V&S Railway

Overview
- Headquarters: Salt Lake City, Utah
- Reporting mark: VSR
- Locale: Central Kansas

Technical
- Track gauge: 4 ft 8+1⁄2 in (1,435 mm) standard gauge

= V&S Railway =

Shortline railroad in Kansas, USA

The V&S Railway is a shortline railroad that operates two disconnected lines in the U.S. state of Kansas. It is affiliated with A&K Railroad Materials. The company acquired its first line, a former Atchison, Topeka and Santa Fe Railway line between Medicine Lodge and a BNSF Railway junction at Attica, from the Central Kansas Railway in 2000. In 2006 it expanded its operations by acquiring from the Hutchinson and Northern Railway a short segment of former interurban in eastern Hutchinson, where it interchanges with the BNSF Railway, Union Pacific Railroad, and Kansas and Oklahoma Railroad. Other railroads that where under common control with the V&S are the out-of-service Kern Valley Railroad in Colorado, the Gloster Southern Railroad in Louisiana and Mississippi, the Grenada Railway and Natchez Railway in Mississippi, a portion of the former Rock Island from St. Louis to Union, Missouri operated by the Missouri Central and the Southern Manitoba Railway in Manitoba.

==History==
The Southern Kansas Railway, a predecessor of the Atchison, Topeka and Santa Fe Railway, opened a branch from Attica to Medicine Lodge in August 1885, and another Santa Fe predecessor, the Denver, Kansas and Gulf Railway, completed a line from Kiowa through Medicine Lodge to Belvidere in 1907. In January 1993, the Central Kansas Railway took over operation from the Santa Fe on the remaining piece between Attica and Sun City, and in late 2000 the V&S Railway bought the line.

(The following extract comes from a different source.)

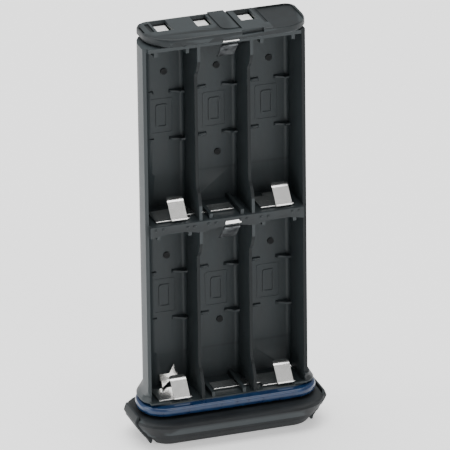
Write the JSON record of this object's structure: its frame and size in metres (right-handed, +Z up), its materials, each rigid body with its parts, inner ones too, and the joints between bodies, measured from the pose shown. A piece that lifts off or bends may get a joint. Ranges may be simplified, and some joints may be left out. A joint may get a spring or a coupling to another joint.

Abandonment between Medicine Lodge and Sun City was authorized in 2003.

A portion of the Hutchinson line was opened by the Arkansas Valley Interurban Railway in December 1915 as the end of a line from Wichita, and the Hutchinson and Northern Railway built the remainder in 1923 as a connecting electric freight line. The H&N later acquired a piece of the interurban and dieselized its lines. The V&S acquired the entire property of the H&N in 2006.

==Former lines==
V&S previously operated the Towner line in Kiowa County, Colorado, prior to a forced sale to the newly-organized Colorado Pacific Railroad in 2014.